An einem Stausee finden wir einen gut geschützten Schlafplatz, hier lassen wir uns für eine Nacht nieder und genießen die absolute Ruhe im Freien. Wir sind irgendwo im Nirgendwo – in der Nähe von Sabugal. In Portugal gibt es eine Menge angestauter Seen, die für die Wasserverfügbarkeit des Landes von Bedeutung sind. Und auch Thermalquellen hat das Land einige anzubieten. Das wäre bei dem Wetter eine prima Sache, aber im Winter wiederum keine Option. Geschlossen. So schlafe ich ganz sanft durch das gleichmäßige Geräusch des Regens ein – Chopin. Regentropfen-Prélude.
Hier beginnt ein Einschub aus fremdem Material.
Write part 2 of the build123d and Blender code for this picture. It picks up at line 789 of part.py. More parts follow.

Am frühen Morgen sind unsere Fenster vereist. Wer hätte das gedacht, der Himmel sternenklar und kalt. Nach einer verregneten Nacht schiebt sich die Sonne am Morgen ganz sanft über den See. Portugal bedeutet für mich Sonne, aber Kälte, Schnee und Eis? Also beschließe ich, den Weg durch die Berge zu nehmen. Schnee voraus. Sierra de Estrela. Mit einer Höhe von bis zu 1993 m ist es das höchste Gebirge auf dem Festland und tatsächlich das Skigebiet Portugals.

Drei schöne Orte stehen auf dem Plan, genannt Navi. Dazu braucht es immer ein wenig Vorbereitung. Während der Tee kocht, M. neues Wasser tankt, die Wollis (die zwei blinden Passagiere werden später vorgestellt) Eis aus den Haaren kratzen, lege ich die Route fest. Und: voilá, eine traumhafte Tour durch die Landschaft ist ausgetüftelt: Sorthella, Belmonte, Torre (Bergspitze). So ist die Theorie. In der Praxis erreicht man ca. 60% der ausgewählten Ziele durch plötzliche Routenänderungen, Wegesperrungen oder andere Umständen.
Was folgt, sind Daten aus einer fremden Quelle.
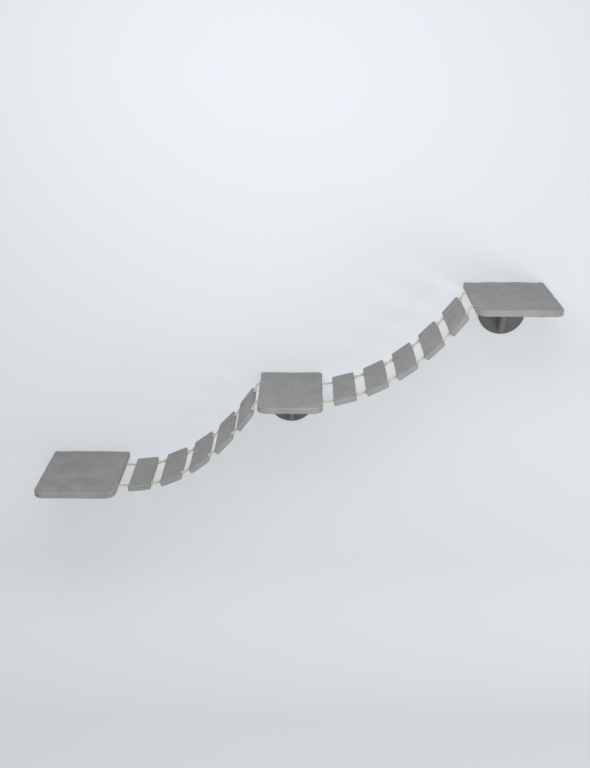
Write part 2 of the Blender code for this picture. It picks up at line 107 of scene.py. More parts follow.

Wir sind so überwältigt von der Landschaft, dass diese Eindrücke erst einmal von uns verarbeitet werden müssen. Neben all den faszinierenden Panoramen, der einzigartigen Landschaft, den Steinformationen, dem allgegenwärtigen Wasser und dem Griff in die Wolken müssen wir sehr behutsam mit dem Bulli die Bergstraßen entlang hangeln und die kontrastreichen Serpentinen erobern.
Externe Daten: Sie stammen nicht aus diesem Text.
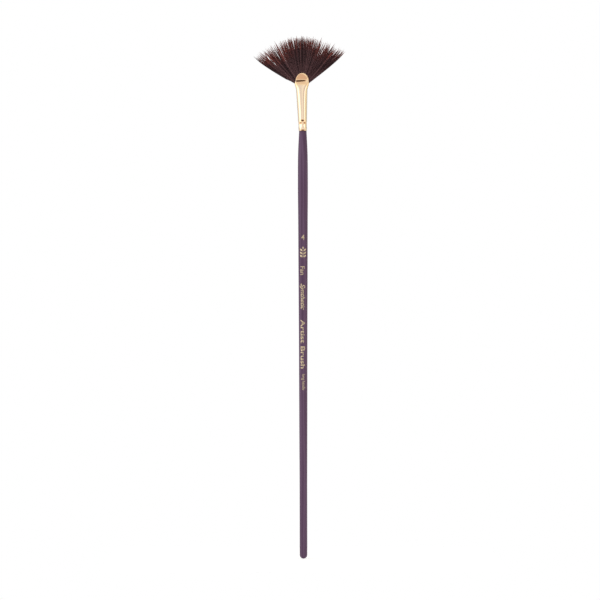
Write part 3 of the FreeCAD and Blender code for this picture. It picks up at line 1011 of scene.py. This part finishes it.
def world():
    """White all round as the camera sees it, with soft darker bands for the metal to reflect."""
    made = bpy.data.worlds.new("studio")
    bpy.context.scene.world = made
    made.use_nodes = True
    nodes, links = made.node_tree.nodes, made.node_tree.links
    place = nodes.new("ShaderNodeTexCoord")
    split = nodes.new("ShaderNodeSeparateXYZ")
    links.new(place.outputs["Generated"], split.inputs["Vector"])
    ahead = nodes.new("ShaderNodeMath")
    ahead.operation = "MULTIPLY"
    ahead.inputs[1].default_value = -1.0
    links.new(split.outputs["Y"], ahead.inputs[0])
    azimuth = nodes.new("ShaderNodeMath")
    azimuth.operation = "ARCTAN2"
    share = nodes.new("ShaderNodeMapRange")
    share.inputs["From Min"].default_value = -math.pi
    share.inputs["From Max"].default_value = math.pi
    links.new(split.outputs["X"], azimuth.inputs[0])
    links.new(ahead.outputs["Value"], azimuth.inputs[1])
    links.new(azimuth.outputs["Value"], share.inputs["Value"])
    bands = [
        ((180 + turn) % 360 / 360, tuple(level / BRIGHTEST * part for part in tone))
        for turn, level, tone in STUDIO_BANDS
    ]
    ramp = add_ramp(nodes, links, share.outputs["Result"], sorted(bands))
    background = nodes["Background"]
    links.new(ramp.outputs["Color"], background.inputs["Color"])
    background.inputs["Strength"].default_value = BRIGHTEST
    white = nodes.new("ShaderNodeBackground")
    white.inputs["Color"].default_value = (1, 1, 1, 1)
    white.inputs["Strength"].default_value = 1.0
    seen = nodes.new("ShaderNodeLightPath")
    mix = nodes.new("ShaderNodeMixShader")
    links.new(seen.outputs["Is Camera Ray"], mix.inputs["Fac"])
    links.new(background.outputs["Background"], mix.inputs[1])
    links.new(white.outputs["Background"], mix.inputs[2])
    links.new(mix.outputs["Shader"], nodes["World Output"].inputs["Surface"])


def lights():
    """Upright soft lights beside the brush, facing it."""
    for name, azimuth, width, power in SOFTBOXES:
        light = bpy.data.lights.new(name, "AREA")
        light.shape = "RECTANGLE"
        light.size, light.size_y = width * MM, LIGHT_TALL * MM
        light.energy = power
        made = bpy.data.objects.new(name, light)
        turn, away = math.radians(azimuth), LIGHT_AWAY * MM
        made.location = (away * math.sin(turn), -away * math.cos(turn), LIGHT_MIDDLE * MM)
        made.rotation_euler = (math.radians(90), 0, turn)
        made.visible_camera = False
        bpy.context.scene.collection.objects.link(made)


def camera():
    """Square on to the fan, level with the middle of the brush, through a long lens."""
    data = bpy.data.cameras.new("camera")
    data.sensor_width = 36.0
    data.lens = data.sensor_width * CAMERA_DISTANCE / CAMERA_FIELD
    data.clip_end = 100
    made = bpy.data.objects.new("camera", data)
    made.location = (CAMERA_X * MM, -CAMERA_DISTANCE * MM, CAMERA_Z * MM)
    made.rotation_euler = (math.radians(90), math.radians(CAMERA_ROLL), 0)
    bpy.context.scene.collection.objects.link(made)
    bpy.context.scene.camera = made


lacquered_handle()
foil_print()
ferrule()
hair()
dress_inside()
floor()
world()
lights()
camera()
bpy.context.scene.view_settings.view_transform = "Standard"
Auch Belmonte lohnt einen Abstecher. Ein jüdischer Pilgerort? Sieht so aus. Auf jeden Fall gibt es in diesem kleinen Ort eine Synagoge und viele jüdische Touristen. Sehr spannend. Immer noch ist Mensch mit religiösen Themen beschäftigt. Wenn man allein die Stadt Salamanca mit ihren unendlich vielen Sakralbauten genauer betrachtet, glaubt man kaum noch an Religion. Dafür umso mehr an Macht und Aufteilung der Welt. Selbst in einem kleinen, portugiesischen Ort, wo es auch etliche Auseinandersetzungen gegeben haben muss, bleiben die Religionen in der Geschichte der Menschen hängen bzw. die Menschen in der Geschichte. Ach Mensch!
Mir fällt immer wieder der Turmbau zu Babel ein. Eine Geschichte, die ich als Kind sehr oft gelesen habe. Trotz der gegenläufigen Entwicklung, wir Menschen gehen ja momentan einen rasanten Weg der Globalisierung, entfernen wir uns immer mehr von unserem Ursprung. von dem, was uns erschaffen hat. Wir sprechen möglicherweise bald alle eine Sprache, aber das Wichtigste, die Sprache unseres Ursprungs, des Lebendigen, des Miteinanders und des Verstehens, die verlernen wir in gleicher Geschwindigkeit. Hier in Portugal wird uns bewusst, wie ursprünglich und wunderschön die Welt noch ist.

Die Pflanzenwelt in den Bergen ist faszinierend, zum Teil auch ganz schlicht. Langsam bewegen wir uns die fast 2000m hoch. Wir laufen, wo es möglich ist. Dabei ist es hier oben kalt, windig und voller Menschen. Viele Portugiesen, ein paar Schweizer und ein paar Touris aus aller Herren Länder sind mit uns unterwegs – bergauf, bergab oder auch bergwärts lang. Am Ende müssen alle wieder hinunter.

Skilifte und Schneepisten ohne Schnee. Die Schneekanonen wurden just gestartet. Schnee in Portugal – das stand so gar nicht auf meiner Liste. Also fahren wir runter ins Land der Küste entgegen – die Bremsen testend, den Motor quälend, aber sicher die Serpentinen hinunter.

Zum Abend landen wir mehr zufällig als gewollt in Avó. Das eigentliche Etappenziel war Monsanto. Das habe ich bei all der Schönheit in der Sierra Estrala verloren. Hungrig wird die Bordküche eröffnet und ein leckeres Mahl zubereitet.